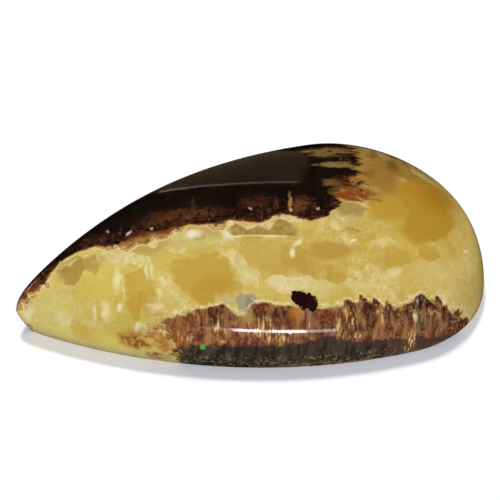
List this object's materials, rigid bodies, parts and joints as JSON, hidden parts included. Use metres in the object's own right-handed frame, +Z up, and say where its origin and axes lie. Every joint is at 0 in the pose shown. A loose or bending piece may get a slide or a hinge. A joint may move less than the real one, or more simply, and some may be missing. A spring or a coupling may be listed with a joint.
{
  "type": "polished calcite cabochon",
  "caption": "Pear-shaped polished cabochon of banded yellow and brown calcite, with a low domed crown, a steep rounded wall and a flat ground base.",
  "frame": {"origin": "middle of the stone's box, on the plane of its flat base", "axes": "+X along the length from the point to the round end, +Z up through the crown"},
  "size_m": [0.04, 0.0252, 0.0086],
  "materials": {
    "banded_calcite": "polished"
  },
  "bodies": {
    "root": {"stone": "banded_calcite"}
  },
  "joints": []
}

- **Work to do**: Review the material and copy each line in which the word "materials" appears.

- **Solution to this exercise**:
List this object's materials, rigid bodies, parts and joints as JSON, hidden parts included. Use metres in the object's own right-handed frame, +Z up, and say where its origin and axes lie. Every joint is at 0 in the pose shown. A loose or bending piece may get a slide or a hinge. A joint may move less than the real one, or more simply, and some may be missing. A spring or a coupling may be listed with a joint.
  "materials": {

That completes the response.